Nanni Monelli, “Prime architetture picene per la Camera di Maria a Loreto”, Edizioni Santa Casa, 2009.
PRESENTAZIONE
Il viaggiatore che, scendendo dal nord, percorre l’Autostrada del Mare – quella che è banalmente identificata con la sigla “A14” –, poco dopo aver superato l’uscita per Ancona Sud – Osimo, si trova di fronte ad una delle viste più incredibili di questo nostra già incredibile regione: il profilo di Loreto, disegnato con cura magistrale in cima ad una collina e circondato da dolci declivi, i cui versanti, accarezzati per secoli dall’erpice e dall’aratro, si colorano di tonalità diverse a seconda del rincorrersi delle stagioni.
Quando si ammira la linea sobria dei bastioni di difesa, del palazzo apostolico, della cupola cinquecentesca e del campanile vanvitelliano, sorge spontaneamente la domanda: “Che cosa c’era prima?” La presenza della Reliquia della Santa Casa sul Monte Prodo ha dato origine al complesso monumentale che oggi ammiriamo, e che, iniziato nella seconda metà del secolo XV, fu completato poco più di cent’anni dopo, con uno splendore di realizzazione ed una rapidità di esecuzione che stupisce ancora. Ma prima di allora quali erano le strutture che proteggevano ed allo stesso tempo esaltavano la presenza a Loreto delle pareti della Camera di Maria?
Le testimonianze scritte sull’esistenza di una chiesa, precedente all’attuale basilica rinascimentale, sono sempre state molto chiare, anche se qualche studioso, senza peraltro avere ragioni documentate per farlo, ha voluto negarla. I lavori che, verso la fine del secolo scorso, sono stati compiuti sotto il corpo principale della basilica, per rendere pienamente agibile la così detta “cripta dei pellegrini”, ora più correttamente nominata “basilica inferiore”, hanno permesso di esaminare e studiare resti archeologici in precedenza poco conosciuti, che hanno offerto testimonianze persuasive circa l’impianto architettonico dell’edificio antico, distrutto nel 1469, quando ebbero inizio i lavori per l’edificazione dell’attuale monumentale basilica.
Lo studio dell’Architetto Nanni Monelli, che il “Centro Studi Lauretani”, nelle “Edizioni Santa Casa”, ha l’onore di presentare, mette in evidenza la grande cura con la quale i costruttori del passato vollero proteggere e conservare la Santa Casa. Queste tre pareti, del tutto insignificanti da un punto di vista artistico e strutturale, subito dopo la traslazione, nel 1294, furono il punto di riferimento di sofisticate opere murarie volte a conservarle ed a permettere ai fedeli, che avevano cominciato a recarvisi in pellegrinaggio, di visitarle. Già agli inizi del XIV secolo, la Santa Casa fu protetta dal cosiddetto “muro dei recanatesi”, in seguito completato con un portico capace di offrire riparo ai pellegrini.

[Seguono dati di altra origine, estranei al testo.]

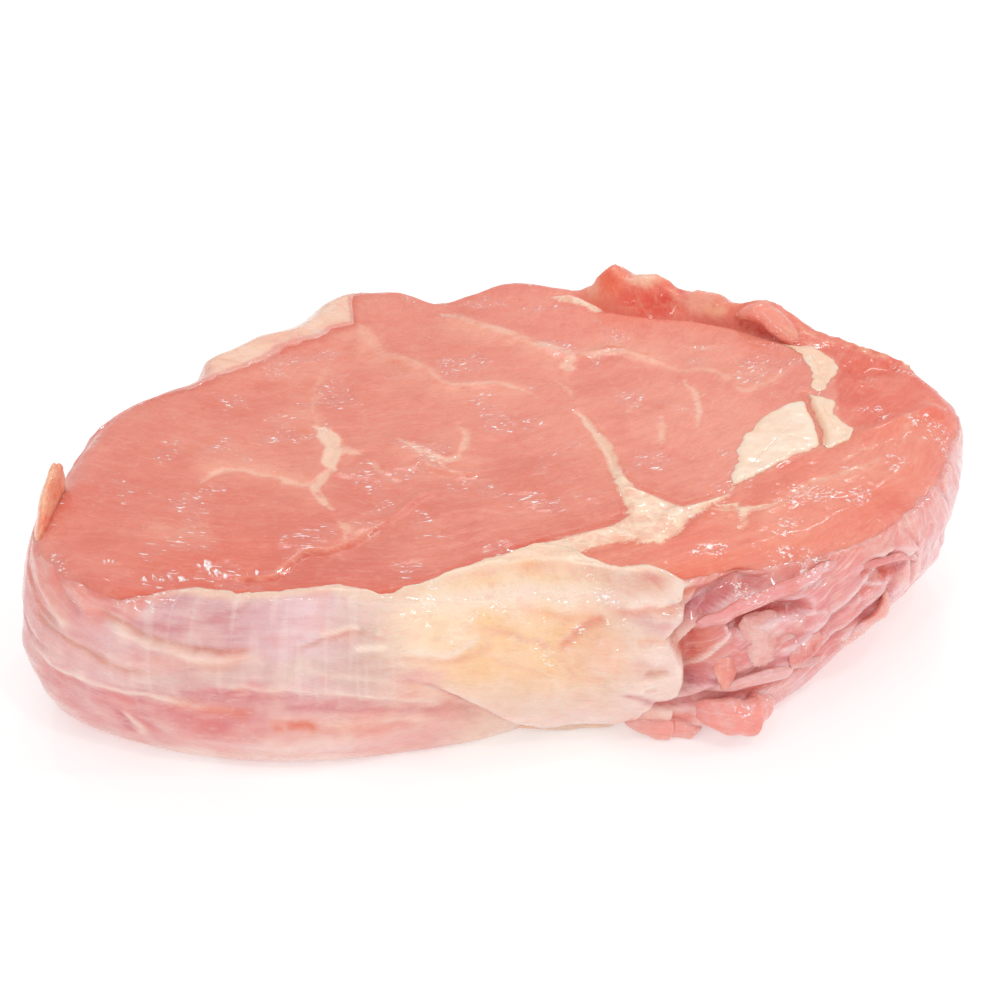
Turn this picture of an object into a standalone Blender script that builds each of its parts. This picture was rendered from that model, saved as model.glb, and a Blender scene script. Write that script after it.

Secondo i dati storici a nostra disposizione, nella seconda metà del secolo XIV, fu costruita la chiesa che costituisce l’oggetto specifico dello studio del Monelli. L’Autore ha già pubblicato altri importanti ed apprezzati saggi sulla struttura edilizia della Santa Casa e sul tempio rinascimentale che la protegge. Ora egli opera un accurato raffronto tra la documentazione storica e iconografica e i resti edilizi dell’antica chiesa, tornati alla luce con gli scavi recenti.
Da questo nuovo contributo alla conoscenza del santuario lauretano, si conferma la percezione, già evidente, della cura attenta con la quale i costruttori dei tre diversi stadi edilizi hanno voluto proteggere l’illustre reliquia in esso conservata. Come accade nello studio archeologico dei luoghi santi in Palestina, questa attenzione ci aiuta ad identificare il luogo protetto come particolarmente significativo, e riconosciuto come tale fin dal principio.
Le tre pareti della Camera di Maria sono state testimoni del miracolo dell’Incarnazione del Verbo di Dio. Esse, pur nella loro sobria semplicità, hanno dato origine ad una devota riflessione, che, nel corso del tempo, si è espressa nelle sincere manifestazioni di devozione popolare e nelle altissime creazione dell’arte di sette secoli. La tradizione lauretana, collegata con un vincolo sempre più evidente con quella di Nazareth, ha ancora molto da offrire, per ispirare gli sforzi di storici, archeologi e artisti delle più diverse espressioni della creatività umana. Questa fecondità, ancora ben lontana dall’esaurirsi, è in se stessa prova eloquente della ricchezza spirituale del Santuario di Loreto.